Aproximadamente hacia el año 800, los francos, por aquel entonces la potencia hegemónica de Occidente, fundaron aquí un cementerio en el que daban sepultura a sus peregrinos que fallecían en Roma; más tarde pasó a ser el cementerio de los alemanes en Roma. No es difícil adivinar lo que los francos habían pensado al fundar este campo santo: la tumba de Pedro no era una tumba cualquiera, era el testimonio del poder más fuerte de Jesucristo, que llega más allá de la muerte. Así sobre la muerte se yergue el signo de la esperanza quien se hace enterrar en este lugar, se aferra a la esperanza, a la victoriosa fe de Pedro y de los mártires. La tumba de Pedro habla, como toda tumba, del carácter inevitable de la muerte, pero ante todo habla de la resurrección. Nos dice que Dios es más fuerte que la muerte y que, quien muere en Cristo muere para la vida. Querían acostarse cerca de Pedro, cerca de los mártires, para estar en buena compañía en la muerte y en la resurrección. Se trataba de asociarse a los santos y de asociarse así al poder salvador de Jesucristo mismo. La comunión de los santos abarca la vida y la muerte: a ella nos aferramos precisamente al morir, para no caer en el vacío, para ser aupados por ellos hasta la verdadera vida; para, por decirlo así, en su compañía, no comparecer solos ante el juez y, gracias a su presencia junto a nosotros, poder resistir en la hora del juicio.

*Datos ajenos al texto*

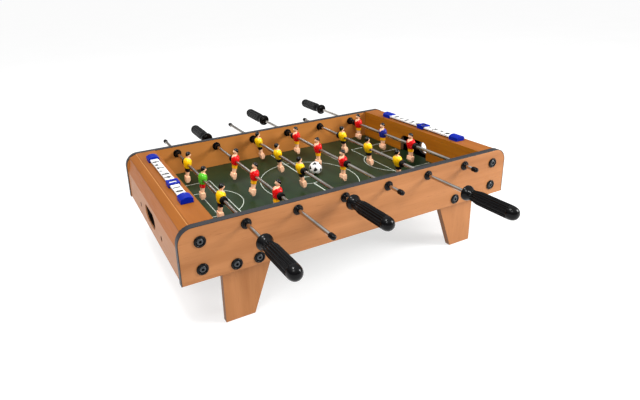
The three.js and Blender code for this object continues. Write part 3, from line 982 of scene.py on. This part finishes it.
# Height over the rod, half width, half depth, middle towards the front, and squareness.
BODY_ROWS = (
    (-40.5, 6.1, 2.4, -0.3, 30), (-40.1, 6.5, 2.8, -0.3, 30), (-36.8, 7.2, 4.1, 0.4, 30),
    (-34.2, 7.4, 4.8, 0.8, 30), (-33.8, 7.4, 4.8, 0.8, 30), (-29.5, 7.4, 4.5, 0.4, 30),
    (-27.4, 7.4, 4.4, 0.2, 30), (-27.0, 7.1, 4.2, 0.2, 30), (-26.9, 4.7, 3.2, 0, 8),
    (-26.4, 4.6, 3.1, 0, 6), (-22, 4.9, 3.5, 0, 4), (-17.2, 5.5, 4.0, 0, 3.4),
    (-16.6, 5.7, 4.1, 0, 3.2), (-16.4, 6.3, 4.7, 0, 2.8), (-16.0, 6.6, 4.9, 0, 2.8), (-12, 6.9, 5.0, 0, 2.6),
    (-9.4, 7.1, 5.2, 0, 2.4), (-8.9, 7.4, 5.5, 0, 2.3), (-8.3, 8.4, 6.2, 0, 2.2), (-6.8, 9.2, 6.8, 0, 2.1),
    (-4, 10.1, 7.5, 0, 2.1), (0, 10.9, 8.2, 0, 2.1), (3.5, 11.2, 8.5, 0, 2.1), (7, 10.8, 8.1, 0, 2.1),
    (9.6, 9.5, 7.1, 0, 2.1), (11.6, 7.2, 5.6, 0, 2.1), (12.8, 4.9, 4.3, 0.1, 2), (13.4, 3.6, 3.4, 0.2, 2),
    (14.4, 3.1, 3.1, 0.3, 2), (15.4, 3.2, 3.3, 0.5, 2), (16.2, 3.9, 4.1, 0.8, 2), (17.4, 4.5, 4.8, 0.9, 2),
    (19, 4.9, 5.2, 0.9, 2), (20.8, 5.0, 5.3, 0.9, 2), (22.6, 4.9, 5.1, 0.8, 2), (24.2, 4.2, 4.5, 0.7, 2),
    (25.4, 3.2, 3.5, 0.6, 2), (26.2, 1.9, 2.1, 0.5, 2), (26.6, 0.7, 0.8, 0.5, 2),
)
COLUMNS = 48

# The first rows, the foot and leg, keep their steps. The others lie on a smooth curve.
BLOCK_ROWS = 16

# Details of the figure: the heights they lie between, then how deep and how wide they are.
LEG_GROOVE = {"low": -33.5, "high": -17, "deep": 0.5, "wide": 1.6}
NOSE = {"low": 18.5, "high": 20.5, "out": 0.9}
ARM_CREASE = {"low": -7, "high": 9, "y": 7.6, "deep": 0.7, "wide": 1.1}
HAIR_T = 0.35
BORE_R = 3.75


def squared(angle, power):
    """Reach of a rounded square of half size 1 in a direction."""
    c, s = abs(math.cos(angle)), abs(math.sin(angle))
    return (c ** power + s ** power) ** (-1 / power)


def smooth_rows():
    """The rows, with more of them on a smooth curve through those above the leg."""
    rows = list(BODY_ROWS[:BLOCK_ROWS])
    for i in range(BLOCK_ROWS, len(BODY_ROWS)):
        before, start, end = BODY_ROWS[i - 2], BODY_ROWS[i - 1], BODY_ROWS[i]
        after = BODY_ROWS[min(i + 1, len(BODY_ROWS) - 1)]
        for t in (1 / 3, 2 / 3, 1):
            weights = (
                -t + 2 * t * t - t ** 3,
                2 - 5 * t * t + 3 * t ** 3,
                t + 4 * t * t - 3 * t ** 3,
                t ** 3 - t * t,
            )
            knots = zip(before, start, end, after)
            rows.append(tuple(sum(w * v for w, v in zip(weights, values)) / 2 for values in knots))
    return rows


def body_point(angle, row):
    """A point on the figure's skin, facing +X, from its row and its angle about Z."""
    z, half_width, half_depth, middle, power = row
    reach = squared(angle, power)
    x = middle + half_depth * reach * math.cos(angle)
    y = half_width * reach * math.sin(angle)
    if LEG_GROOVE["low"] < z < LEG_GROOVE["high"]:
        x -= math.copysign(LEG_GROOVE["deep"], x) * max(0, 1 - abs(y) / LEG_GROOVE["wide"])
    if NOSE["low"] < z < NOSE["high"]:
        x += NOSE["out"] * max(0, math.cos(angle)) ** 10
    if z > HAIR_LOW and z > HAIR_Z + HAIR_SLOPE * x:
        x += HAIR_T * math.cos(angle)
        y += HAIR_T * math.sin(angle)
    if ARM_CREASE["low"] < z < ARM_CREASE["high"] and abs(math.cos(angle)) > 0.2:
        across = (abs(y) - ARM_CREASE["y"]) / ARM_CREASE["wide"]
        x -= math.copysign(ARM_CREASE["deep"], x) * math.exp(-across ** 2)
    return x, y, z


def player_mesh(paint):
    """One moulded player, bored for the rod."""
    angles = [2 * math.pi * i / COLUMNS for i in range(COLUMNS)]
    figure = loft([[body_point(a, row) for a in angles] for row in smooth_rows()])
    drill = moved(turned([(BORE_R, -20), (BORE_R, 20)], 32), ALONG_Y)
    return cut("player", [(figure, paint)], [(drill, paint)])


def players(paints):
    """Three figures on each rod, in the colours of their slot. Odd rods face +X."""
    base = player_mesh(paints["yellow_team"])
    for n in RODS:
        facing = Matrix() if n % 2 else HALF_TURN
        tip = Matrix.Rotation(math.radians(-TIPS[n - 1]), 4, "Y")
        for name in ("near", "mid", "far"):
            node = f"man_{n}_{name}"
            low, high = box_mm(node)
            slot = SLOTS[node]
            mesh = base.copy()
            mesh.materials.clear()
            mesh.materials.append(paints[slot].material)
            place = at(rod_x(n), (low.y + high.y) / 2, ROD_Z) @ facing @ tip
            piece(f"player_{n}_{name}", mesh, f"spin_{n}", [node], place)


# ---- Ball ----

GOLDEN = (1 + 5 ** 0.5) / 2

# A pentagon's pull on a point of the ball, against a hexagon's. It sets how large the spots are.
SPOT = 0.988
SEAM = {"deep": 0.28, "wide": 0.035}


def axes_of(points):
    """Unit vectors from the middle towards some points. Each also stands for its opposite."""
    return [tuple(Vector(point).normalized()) for point in points]


def cycled(points):
    """Points with their coordinates in each of the three cyclic orders."""
    return [point[i:] + point[:i] for i in range(3) for point in points]


PENTAGON_AXES = axes_of(cycled([(0, 1, GOLDEN), (0, 1, -GOLDEN)]))
HEXAGON_AXES = axes_of([
    (1, 1, 1), (1, 1, -1), (1, -1, 1), (-1, 1, 1),
    *cycled([(0, 1 / GOLDEN, GOLDEN), (0, 1 / GOLDEN, -GOLDEN)]),
])
BALL_TURN = Euler([math.radians(a) for a in (34.3, 25.3, -157.2)]).to_matrix().to_4x4()


def ball(paint):
    """A small football with shallow seams between its panels."""
    low, high = box_mm("ball")
    radius = (high.z - low.z) / 2
    work = bmesh.new()
    bmesh.ops.create_icosphere(work, subdivisions=5, radius=1)
    for vert in work.verts:
        direction = vert.co.normalized()
        pentagons = [abs(direction.dot(Vector(a))) * SPOT for a in PENTAGON_AXES]
        hexagons = [abs(direction.dot(Vector(a))) for a in HEXAGON_AXES]
        second, first = sorted(pentagons + hexagons)[-2:]
        seam = max(0, 1 - (first - second) / SEAM["wide"])
        vert.co = direction * (radius - SEAM["deep"] * seam ** 2) * MM
    mesh = bpy.data.meshes.new("ball")
    work.to_mesh(mesh)
    work.free()
    mesh.materials.append(paint.material)
    mesh.shade_smooth()
    middle = (low + high) / 2
    piece("game_ball", mesh, "ball", ["ball"], at(*middle) @ BALL_TURN)


# ---- Stage ----

# The camera's place, in millimetres from the table's middle on the floor, and its turns in degrees.
CAMERA = {
    "place": (-487.6, -859.6, 541.2),
    "azimuth": 25.976,
    "down": 19.048,
    "roll": -2.515,
    "lens": 27.975,
    "shift": (0.0625, -0.0781),
}

# Half the side of the floor, in metres.
FLOOR_REACH = 120


def camera():
    """The view of the product picture, from the near left corner."""
    azimuth, down, roll = (math.radians(CAMERA[key]) for key in ("azimuth", "down", "roll"))
    level = math.cos(down)
    ahead = Vector((math.sin(azimuth) * level, math.cos(azimuth) * level, -math.sin(down)))
    right = ahead.cross(Vector((0, 0, 1))).normalized()
    up = right.cross(ahead)
    tilted_right = right * math.cos(roll) + up * math.sin(roll)
    tilted_up = up * math.cos(roll) - right * math.sin(roll)
    data = bpy.data.cameras.new("camera")
    data.lens = CAMERA["lens"]
    data.sensor_width = 36
    data.shift_x, data.shift_y = CAMERA["shift"]
    made = add_object("camera", data)
    turn = Matrix((tilted_right, tilted_up, -ahead)).transposed().to_4x4()
    place = Vector(CAMERA["place"]) + Vector((0, MID_Y, 0))
    made.matrix_world = Matrix.Translation(place * MM) @ turn
    bpy.context.scene.camera = made


def lamp(name, place, aim, size, power, height=None):
    """A rectangular area light. Its places and sizes are in metres."""
    data = bpy.data.lights.new(name, "AREA")
    data.shape = "RECTANGLE"
    data.size = size
    data.size_y = height or size
    data.energy = power
    turn = (Vector(aim) - Vector(place)).to_track_quat("-Z", "Y").to_matrix().to_4x4()
    add_object(name, data).matrix_world = Matrix.Translation(place) @ turn


def surroundings():
    """A white world that the camera sees evenly, and that lights the table less from low down."""
    world = bpy.data.worlds.new("studio")
    world.use_nodes = True
    tree = world.node_tree
    background = tree.nodes["Background"]
    background.inputs["Color"].default_value = (1, 1, 1, 1)
    direction = tree.nodes.new("ShaderNodeTexCoord").outputs["Generated"]
    height = tree.nodes.new("ShaderNodeSeparateXYZ")
    fade = tree.nodes.new("ShaderNodeMapRange")
    seen = tree.nodes.new("ShaderNodeMath")
    seen.operation = "MAXIMUM"
    tree.links.new(direction, height.inputs[0])
    tree.links.new(height.outputs["Z"], fade.inputs["Value"])
    tree.links.new(fade.outputs[0], seen.inputs[0])
    tree.links.new(tree.nodes.new("ShaderNodeLightPath").outputs["Is Camera Ray"], seen.inputs[1])
    tree.links.new(seen.outputs[0], background.inputs["Strength"])
    for socket, value in zip(fade.inputs[1:5], (0.3, 0.85, 0.25, 1.0)):
        socket.default_value = value
    bpy.context.scene.world = world


def ground():
    """A plain pale floor, which glows a little so that it fades into the background."""
    p = Paint("floor", Roughness=0.9, Specular_IOR_Level=0.0)
    tone = p.mix(p.noise(3, 2), srgb("#aaaaaa"), srgb("#b0b0b0"))
    p.finish(Base_Color=tone, Emission_Color=(1, 1, 1, 1), Emission_Strength=0.66)
    mesh = bpy.data.meshes.new("floor")
    corners = rectangle(-FLOOR_REACH, -FLOOR_REACH, FLOOR_REACH, FLOOR_REACH)
    mesh.from_pydata([(x, y, 0) for x, y in corners], [], [(0, 1, 2, 3)])
    mesh.materials.append(p.material)
    add_object("floor", mesh)


def studio():
    """Soft light from above and the right, with a low strip behind for a line along the rods."""
    surroundings()
    bpy.context.scene.view_settings.view_transform = "Standard"
    lamp("key", (1.5, -1.2, 1.0), (0.1, 0, 0.1), 0.7, 40)
    lamp("rim", (0.5, 2.6, 1.65), (0.1, 0, 0.15), 1.8, 2.6, 0.15)
    lamp("fill", (-1.1, -1.1, 1.9), (0, 0, 0.12), 0.6, 14)
    lamp("top", (-0.5, -0.1, 1.7), (0, 0, 0.1), 0.35, 14)
    ground()


# ---- Making ----


def build():
    """Everything, from the cabinet to the stage."""
    camera()
    trim = plastic("trim_band", "#2f2f32", 0.45, edge_wear_and_highlight="#58585b")
    black = plastic("black_gloss", "#060607", 0.2, edge_wear_and_highlight="#2a2a2c", shine=0.17)
    rubber = plastic("black_rubber", "#0d0c0c", 0.42, edge_wear_and_highlight="#2a2a2a", grain=900, shine=0.2)
    hollow = plastic("socket_shadow", "#040404", 0.6, edge_wear_and_highlight="#050505", shine=0.05)
    dark = plastic("screw_black", "#2e3236", 0.3, edge_wear_and_highlight="#6b6f74", shine=0.5)
    white = plastic("white_strip", "#f0f0ee", 0.35, edge_wear_and_highlight="#ffffff")
    blue = plastic("blue_mould", "#001f9a", 0.32, edge_wear_and_highlight="#0f2fb4", shine=0.1)
    ink = plastic("numeral_ink", "#141414", 0.45)
    side_panels(panel_laminate(), trim)
    legs(wood("wood_leg", "z", BOARD_PALE, BOARD_DEEP, raw=BOARD_RAW, raw_axis=1))
    goal_walls(wall_laminate())
    end_covers(cover_wood())
    carry_over("pitch_board", pitch_green())
    pitch_lines(line_white())
    screws(black, dark, hollow)
    counters(white, blue, ink)
    steel_rods(steel(), rubber, black)
    bushings(black)
    handles(black)
    players({
        "yellow_team": player_paint("paint_yellow", "#ffc904", "#0e0e16"),
        "red_team": player_paint("paint_red", "#e80c12", "#ffb414"),
        "green_keeper": player_paint("paint_green", "#55bb25", "#d81014"),
        "navy_keeper": player_paint("paint_navy", "#1d2788", "#ffb414"),
    })
    ball(ball_skin())
    studio()


build()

Así, el cementerio, el lugar de la tristeza y de la caducidad, se ha convertido en un lugar de esperanza. Quien se hace enterrar aquí dice con ello: “Creo en ti, Cristo resucitado. Me aferro a ti. No vengo solo, en la soledad mortal de quien no puedo amar, vengo en la comunión de los santos, que tampoco me deja en la muerte”. Esta transformación del lugar de la tristeza en el lugar de la esperanza se percibe también en la forma exterior de ese cementerio, de los cementerios cristianos en general: lo embellecen flores y árboles; lo adornan signos de amor y de solidaridad. Es como un jardín, un pequeño paraíso de paz en un mundo sin paz, y, por tanto, un signo de la vida nueva.
El cementerio como lugar de esperanza: esto es cristiano. Esta es, aplicada, la fe de los mártires, la fe en la resurrección. Pero debemos añadir que la esperanza no elimina sin más la tristeza: la asumimos, y, a través del panorama sobre esa vastedad, se va transformando lentamente y así también nos purifica, nos hace videntes del hoy y del mañana. Era muy humano que la liturgia omitiera antes el aleluya en la misa de difuntos, y diera a la tristeza su lugar de forma perfectamente clara. No podemos saltar simplemente por encima del ahora de nuestra vida. Solo aceptando la tristeza podemos aprender a descubrir en la tiniebla la esperanza.
Estas conexiones se expresan, de forma muy fácil de advertir, en la iglesia perteneciente a este cementerio. Está dedicada a la Virgen de las Angustias, que en italiano se llama Madonna de la Pietà, Nuestra Señora de la Piedad. Quién habría creído más firmemente en la resurrección que María? Quién habría podido estar más segura de la esperanza que ella? Pero sufre, pese a su certidumbre de la resurrección, la muerte le duele, el momento del viernes santo es para ella indeciblemente oscuro. Sufre en cuento que ama. Al co-amar,co-padecer. En el retablo del altar mayor está representada María que se inclina sobre el cadáver del hijo sostenido por dos hombres: El rostro de María está lleno de tristeza, pero también de bondad. El dolor provienen de la bondad, y por eso está desprovisto de amargura, de acusaciones. Esta imagen nos sirve de consuelo. En esta imagen aprendemos que la tristeza, que el dolor asumido, nos purifica y nos hace madurar, y nos ayuda a ver mejor las perspectivas de la vida: nos enseña a volvernos cada vez más a lo eterno. Nos ayuda a co-amar y a co-padecer con quienes allí sufren.
Así, el mensaje de este cementerio adopta múltiples formas. Nos recuerda la muerte y la vida eterna. Pero también nos habla de esta vida presente nuestra, de nuestra cotidianidad. Nos anima a pensar en lo caduco y en lo perenne: nos invita a no perder de vista los criterios ni la meta. No cuenta lo que tenemos, sino lo que somos ante Dios y para los hombres: esos es lo que cuenta. El cementerio nos invita a vivir de tal modo, que no caigamos fuera de la comunión de los santos. Nos invita a buscar y a ser en la vida lo que puede permanecer en la muerte y en la eternidad.